The src/ folder contains the source Python scripts that are injected into the API and worker containers. This is where the majority of the development will occur.

The test/ folder contains our unit and integration tests, compatible with pytest. It is safe to assume that one should expect the service to be deployed in order to test, and that the tests should be run inside of a container. In fact, the simplest way to organize the tests is to copy all test scripts and source code into the same directory within the container and execute tests from there.

Tip

Make sure to put your folders under version control and commit regularly as you work. Don’t save it all until the end.

QUESTIONS

  • Is the data set I’m working with part of this repository? Why or why not?

  • Should we commit dump.rdb to GitHub? Why or why not?

  • I am not using a requirements.txt file above. Should I?

  • I am using two Dockerfiles - one for the worker and one for the API. Should I be doing this or should I just have one Dockerfile?

Docker

We previously talked at great length about why it is a good idea to containerize an app / service that you develop. One of the main reasons was for portability to other machines. All the development / testing done in this development environment will directly translate to our deployment environment (Kubernetes), as we will see in the next module.

The development cycle for each of the three containerized components generally follows the form:

  1. Edit some source code (e.g. add a new Flask route)
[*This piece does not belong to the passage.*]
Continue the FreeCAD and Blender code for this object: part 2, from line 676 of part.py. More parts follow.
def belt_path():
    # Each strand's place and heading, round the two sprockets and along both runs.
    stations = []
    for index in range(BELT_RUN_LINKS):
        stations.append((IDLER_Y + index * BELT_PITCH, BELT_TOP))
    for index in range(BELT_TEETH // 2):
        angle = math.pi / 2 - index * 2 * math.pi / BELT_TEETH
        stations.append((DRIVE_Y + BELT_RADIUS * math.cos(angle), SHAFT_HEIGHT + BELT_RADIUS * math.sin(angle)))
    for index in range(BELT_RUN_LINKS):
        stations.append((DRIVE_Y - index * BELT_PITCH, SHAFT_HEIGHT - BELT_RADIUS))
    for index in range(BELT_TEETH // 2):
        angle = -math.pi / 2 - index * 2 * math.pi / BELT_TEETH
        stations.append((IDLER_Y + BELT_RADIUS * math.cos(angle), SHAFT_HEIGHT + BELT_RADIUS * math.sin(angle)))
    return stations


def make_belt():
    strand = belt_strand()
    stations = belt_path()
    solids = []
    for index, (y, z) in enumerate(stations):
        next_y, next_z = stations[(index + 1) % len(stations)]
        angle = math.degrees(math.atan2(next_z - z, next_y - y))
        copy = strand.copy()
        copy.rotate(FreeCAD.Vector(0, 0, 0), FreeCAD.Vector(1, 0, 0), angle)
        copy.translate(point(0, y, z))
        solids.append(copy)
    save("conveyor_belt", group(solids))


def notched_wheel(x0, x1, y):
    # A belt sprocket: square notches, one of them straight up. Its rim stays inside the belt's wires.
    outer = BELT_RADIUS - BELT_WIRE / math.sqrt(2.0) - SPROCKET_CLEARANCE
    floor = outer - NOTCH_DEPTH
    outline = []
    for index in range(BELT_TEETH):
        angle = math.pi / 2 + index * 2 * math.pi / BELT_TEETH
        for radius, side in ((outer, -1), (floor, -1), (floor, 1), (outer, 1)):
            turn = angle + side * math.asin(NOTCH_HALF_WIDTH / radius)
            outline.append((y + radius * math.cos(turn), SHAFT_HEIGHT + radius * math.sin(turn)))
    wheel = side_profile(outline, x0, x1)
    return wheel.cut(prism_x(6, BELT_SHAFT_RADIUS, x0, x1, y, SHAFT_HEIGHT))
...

  2. Delete any running container with the old source code

  3. Re-build the image

  4. Start up a new container

  5. Test the new code / functionality

  6. Repeat

This 6-step cycle is great for iterating on the API and Worker containers independently, or at the same time. However, watch out for potential error sources. For example if you take down the Redis container, a worker container that is in the middle of watching the queue may also go down and will need to be restarted (once a new Redis container is up).

Makefile

Makefiles are a useful automation tool for building, running, testing, and pushing your services. Now that our development cycle is becoming longer and more complicated, it is worth investing some time in Makefiles to speed up the development process. Here, we will set up a Makefile to help with the 6-step cycle above. Using certain keywords (called “targets”) we will create shortcuts to cleaning up running containers, re-building docker images, and running new containers.
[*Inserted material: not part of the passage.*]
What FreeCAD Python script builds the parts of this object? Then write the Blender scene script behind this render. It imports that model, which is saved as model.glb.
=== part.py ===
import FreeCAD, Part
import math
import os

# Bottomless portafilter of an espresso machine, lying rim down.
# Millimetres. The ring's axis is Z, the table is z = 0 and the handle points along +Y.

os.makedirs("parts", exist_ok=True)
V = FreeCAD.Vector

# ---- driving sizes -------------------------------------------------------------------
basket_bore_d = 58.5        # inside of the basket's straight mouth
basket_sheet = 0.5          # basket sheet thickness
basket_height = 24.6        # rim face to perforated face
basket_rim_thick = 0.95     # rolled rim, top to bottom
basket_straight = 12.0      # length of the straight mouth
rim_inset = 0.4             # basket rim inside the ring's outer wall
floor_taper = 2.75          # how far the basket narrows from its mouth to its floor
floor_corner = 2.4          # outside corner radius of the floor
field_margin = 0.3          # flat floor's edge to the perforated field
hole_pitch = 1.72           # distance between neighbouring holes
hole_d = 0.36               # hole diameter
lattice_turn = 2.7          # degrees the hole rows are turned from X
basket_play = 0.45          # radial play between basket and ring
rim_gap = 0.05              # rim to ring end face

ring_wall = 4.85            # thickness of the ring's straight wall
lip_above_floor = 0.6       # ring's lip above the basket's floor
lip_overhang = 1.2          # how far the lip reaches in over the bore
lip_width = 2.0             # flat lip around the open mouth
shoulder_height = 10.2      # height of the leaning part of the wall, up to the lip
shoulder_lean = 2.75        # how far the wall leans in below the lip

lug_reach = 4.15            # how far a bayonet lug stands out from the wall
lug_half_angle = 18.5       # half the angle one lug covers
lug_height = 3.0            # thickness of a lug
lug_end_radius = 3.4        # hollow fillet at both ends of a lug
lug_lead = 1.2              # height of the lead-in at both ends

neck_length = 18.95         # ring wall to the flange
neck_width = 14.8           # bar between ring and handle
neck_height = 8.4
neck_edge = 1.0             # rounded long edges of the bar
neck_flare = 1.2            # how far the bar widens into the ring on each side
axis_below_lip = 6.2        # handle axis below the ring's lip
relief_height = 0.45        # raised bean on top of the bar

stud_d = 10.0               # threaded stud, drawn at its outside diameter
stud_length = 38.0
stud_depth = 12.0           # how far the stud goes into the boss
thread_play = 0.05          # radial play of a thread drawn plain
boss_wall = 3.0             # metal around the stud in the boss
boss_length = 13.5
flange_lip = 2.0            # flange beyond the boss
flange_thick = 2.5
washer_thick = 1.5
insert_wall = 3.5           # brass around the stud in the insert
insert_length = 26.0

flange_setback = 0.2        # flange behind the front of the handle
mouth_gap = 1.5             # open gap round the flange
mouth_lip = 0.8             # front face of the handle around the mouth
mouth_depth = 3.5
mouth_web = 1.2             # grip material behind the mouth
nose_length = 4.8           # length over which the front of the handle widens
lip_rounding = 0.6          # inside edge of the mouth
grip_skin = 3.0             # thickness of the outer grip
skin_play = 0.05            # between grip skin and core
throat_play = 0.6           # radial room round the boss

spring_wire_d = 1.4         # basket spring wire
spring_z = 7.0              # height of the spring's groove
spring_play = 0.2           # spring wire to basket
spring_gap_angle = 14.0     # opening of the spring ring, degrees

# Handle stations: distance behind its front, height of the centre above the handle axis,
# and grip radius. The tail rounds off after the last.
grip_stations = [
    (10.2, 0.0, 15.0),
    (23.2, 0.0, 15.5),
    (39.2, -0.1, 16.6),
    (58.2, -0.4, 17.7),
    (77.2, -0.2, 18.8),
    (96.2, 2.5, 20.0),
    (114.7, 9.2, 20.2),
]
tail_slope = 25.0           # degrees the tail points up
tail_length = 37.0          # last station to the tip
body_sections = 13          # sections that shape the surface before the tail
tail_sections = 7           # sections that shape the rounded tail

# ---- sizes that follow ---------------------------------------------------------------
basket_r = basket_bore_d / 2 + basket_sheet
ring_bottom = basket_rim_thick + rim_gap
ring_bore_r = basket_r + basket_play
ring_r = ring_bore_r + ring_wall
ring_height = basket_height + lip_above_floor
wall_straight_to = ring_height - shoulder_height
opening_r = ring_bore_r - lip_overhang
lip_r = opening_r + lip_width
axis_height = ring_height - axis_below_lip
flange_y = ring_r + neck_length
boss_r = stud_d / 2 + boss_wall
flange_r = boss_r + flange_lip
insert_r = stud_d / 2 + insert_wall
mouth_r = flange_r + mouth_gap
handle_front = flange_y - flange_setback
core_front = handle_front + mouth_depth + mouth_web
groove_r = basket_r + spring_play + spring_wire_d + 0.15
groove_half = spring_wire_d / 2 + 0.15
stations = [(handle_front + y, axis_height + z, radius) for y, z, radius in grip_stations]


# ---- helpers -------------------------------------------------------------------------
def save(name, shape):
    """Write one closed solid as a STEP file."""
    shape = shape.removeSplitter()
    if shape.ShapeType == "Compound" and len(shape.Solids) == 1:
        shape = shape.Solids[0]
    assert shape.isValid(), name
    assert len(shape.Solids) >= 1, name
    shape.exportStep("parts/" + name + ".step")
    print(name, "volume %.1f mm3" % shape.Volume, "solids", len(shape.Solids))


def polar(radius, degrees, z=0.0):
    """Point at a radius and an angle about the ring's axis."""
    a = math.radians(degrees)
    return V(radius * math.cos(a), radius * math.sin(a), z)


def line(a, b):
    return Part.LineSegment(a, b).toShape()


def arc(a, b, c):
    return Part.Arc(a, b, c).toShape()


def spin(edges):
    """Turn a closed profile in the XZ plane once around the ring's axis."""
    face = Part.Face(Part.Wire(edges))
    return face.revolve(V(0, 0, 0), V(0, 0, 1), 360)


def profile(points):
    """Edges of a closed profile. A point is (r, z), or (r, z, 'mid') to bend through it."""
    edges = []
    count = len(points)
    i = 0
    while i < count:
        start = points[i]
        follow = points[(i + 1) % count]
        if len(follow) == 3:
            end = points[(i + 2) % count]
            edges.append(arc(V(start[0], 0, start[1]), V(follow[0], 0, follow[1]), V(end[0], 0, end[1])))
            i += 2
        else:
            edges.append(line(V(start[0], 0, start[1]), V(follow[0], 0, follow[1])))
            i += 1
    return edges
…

Targets are listed in a file called Makefile in this format:

target: prerequisite(s)
        recipe

Targets are short keywords, and recipes are shell commands. For example, a simple target might look like:

ps-me:
        docker ps -a | grep username

Put this text in a file called Makefile in your current directory, (replacing “username” with your username, and then you simply need to type:

[coe332-vm]$ make ps-me

And that will list all the Docker containers with the username “username” either in the image name or the container name. Makefiles can be further abstracted with variables to make them a little bit more flexible. Consider the following Makefile:

NAME ?= username

all: ps-me im-me

im-me:
        docker images | grep ${NAME}

ps-me:
        docker ps -a | grep ${NAME}

Here we have added a variable NAME at the top so we can easily customize the targets below. We have also added two new targets: im-me which lists images, and all which does not contain any recipes, but does contain two prerequisites - the other two targets. So these two are equivalent:

# make all targets
[coe332-vm]$ make all

# or make them one-by-one
[coe332-vm]$ make ps-me
[coe332-vm]$ make im-me

# Try this out:
[coe332-vm]$ NAME="redis" make all

EXERCISE

Write a Makefile that, at a minimum:

  1. Removes running containers in your namespace

  2. Builds and runs new containers / services

  3. Runs a unit test or a curl command against flask

  4. Cycles through steps 1-3 listed above in one command

Note

Docker-compose automates much of the build and run process for us. But it is limited in scope. Makefiles can be used to automate any arbitrary command that is part of your development cycle.